Carl V. Anderson over at Stainless Steel Droppings often picks up books for me when he peruses the used book stores in his region (I pay for them of course! haha). Thanks again! Over the next few months or so I’ll be posting a range of the ones he acquired for me—three of the four here.
I always want more Kate Wilhelm….
Poul Anderson’s invented world “shared” by other SF authors…
A collection (masquerading as a fix-up novel?) by Barry B. Longyear—whose work I have never read…
And Rick Raphael’s most well known work—another “new” author…
1. The Clone, Theodore L. Thomas and Kate Wilhelm (1965)
(Hoot von Zitzewitz’s cover for the 1965 edition)
From the back cover: “One night, beneath the streets of the city, four ingredients found their way into the same collector box in the underground sewer system. There these ingredients—muriatic acid; trisodium phosphate; a bit of meat; a fleck of silica gel—combined in a warm, seething liquid and gave birth to a hideous, destructive force: the clone…

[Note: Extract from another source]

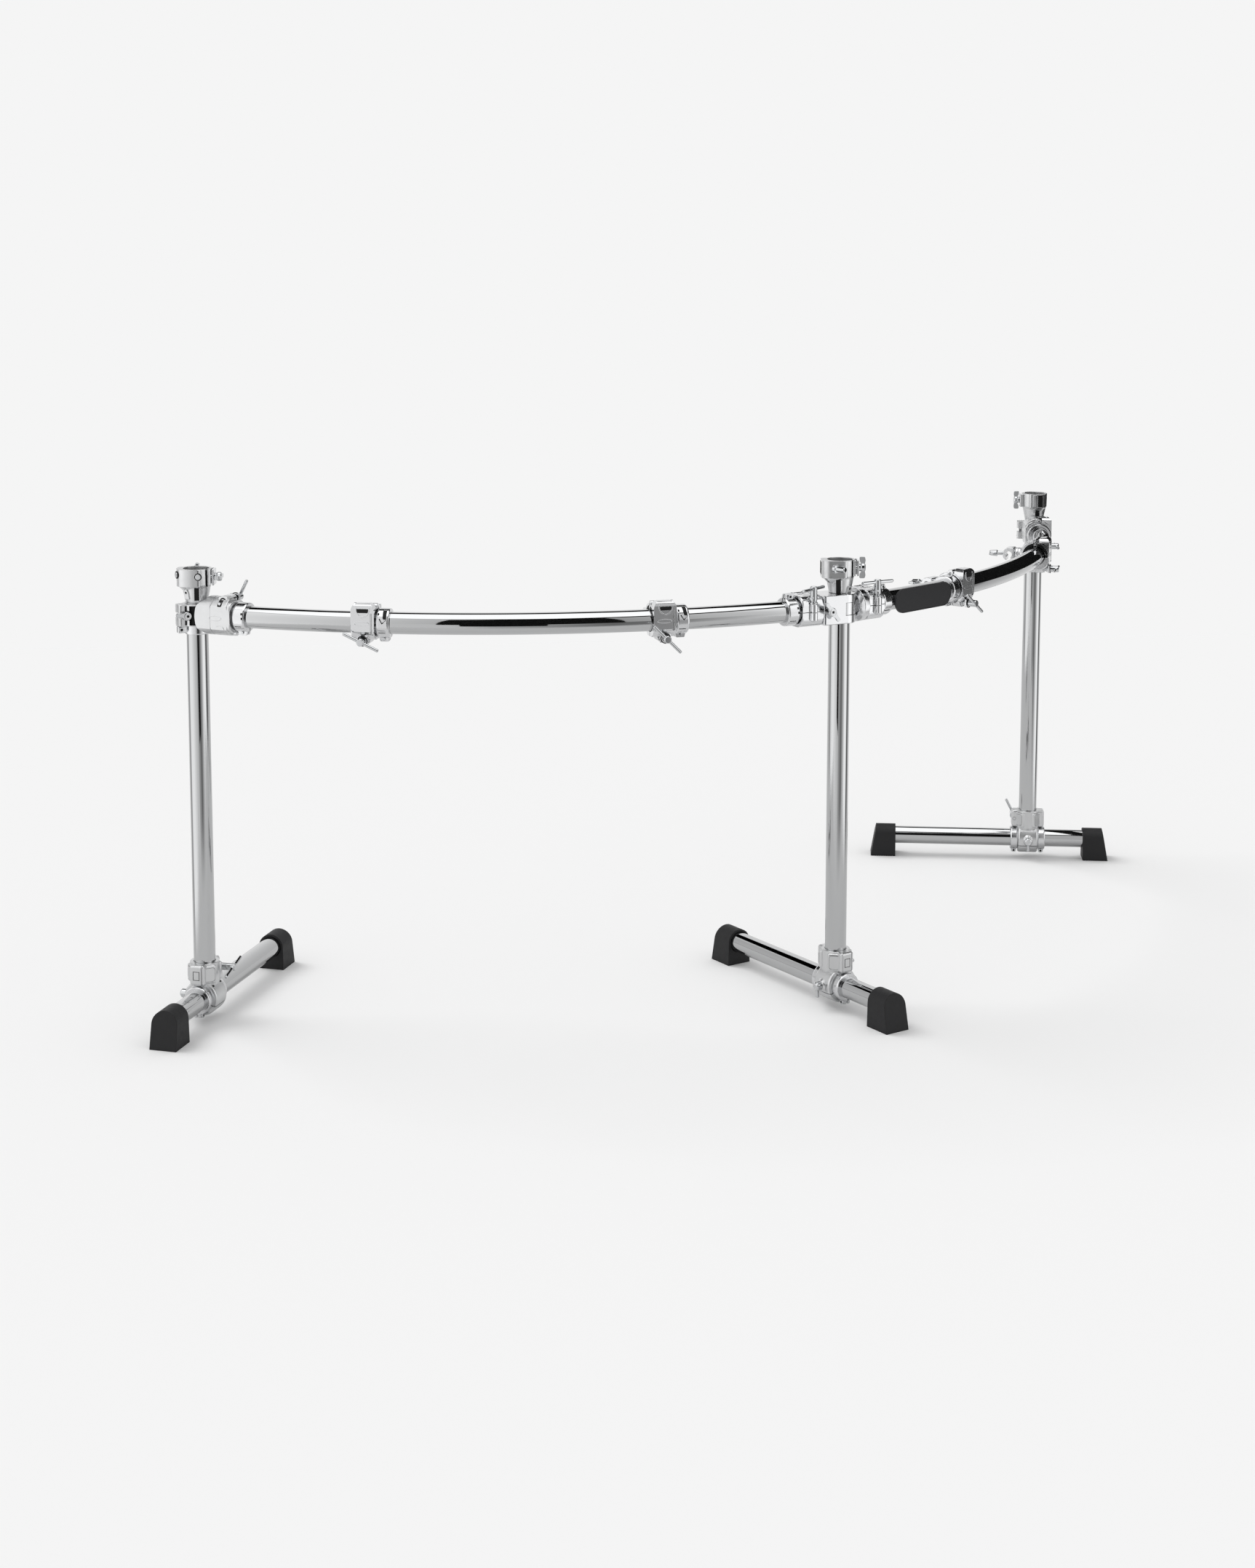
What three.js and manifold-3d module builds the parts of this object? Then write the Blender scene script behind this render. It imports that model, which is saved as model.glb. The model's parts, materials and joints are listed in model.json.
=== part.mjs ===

A microscopic mass at first, the clone grew rapidly, feeding on the nutrients in the swer, converting everything it touched into its own pulsing tissue. It spread in all directions, filling the pipes beneath the sleeping metropolis. Then seeking more food, the deadly green tissue reached upward and entered the unsuspecting city…
It moved through houses and stores and spread into the streets, absorbing all that lay in its path. Nothing could stop it…
2. A World Named Cleopatra, ed. Roger Elwood (1977)
( Stanislaw Zagorski’s cover for the 1977 edition)
From the back cover: “Location: In Ursa Major, 398 light-years from Sol… Size: 0.78 Earth radii… Atmosphere: Terrestroid… Biology: Mesozoic… Suitability for human colonization: Excellent.
From deep in space it beckoned, a new “New World” for earthmen and earthwomen fleeing their poisoned planet. A world of gently rolling seas and unetterably beautiful sunsets. A world teeming with exotic life forms, and wracked by sudden storms and quakes more violent than anything known on Earth. A world so lovely, so fascinating and dangerous in its thousand looks and moods, that it could only be named—CLEOPATRA.
Poul Anderson has brought Cleopatra alive with all the daring imagination and vivid detail that won him five Hugo Awards and two Nebula Awards. In this unique “anthological novel,” he and three other distinguished writers chronicle the sometimes inspiring, sometimes shattering human history of that unforgettable planet.
FICTION BY: Poul Anderson, Jack Dann, Michael Orgill, George Zebrowski.”
3. Manifest Destiny, Barry B. Longyear (1980)
(Tim White’s cover for the 1982 edition)
From the back cover: “‘The universe is now available for exploration and discovery. A Universe of exotic planets and awesome civilisations, where unlimited power awaits those races aggressive enough to grab it. And where a destiny far higher awaits those mature enough to see it. Earth, the choice is yours.’
This saga of mankind’s highest adventure on the frontier of the far future from one of science fiction’s most exciting young writers, Barry B. Longyear, includes his award-winning novella, ‘Enemy Mine.'”
4. Code Three, Rick Raphael (1967) (MY REVIEW)
(Jerome Podwil’s cover for the 1967 edition)
From the back cover: “TIME: the distant future. It is the Age of the North American Continental Thurway System—the vast high-way with half-mile-wide lanes—which extends from Alaska to the southern tip of Mexico. Controlling this huge network are the NorCon patrol cars, outfitted for every roadside contingency, with miniature hospitals, machine shops, living quarters and jails. Cruising at 600-miles speeds across ten-state areas, NorCon cars monitor a strange world of civilian cars almost as powerful as their own. CODE THREE is about the gripping exploits of one particular NorCon crea—plunged into adventure after adventure, so exciting and unusual that you won’t be able to put down this engrossing novel until the very last page.”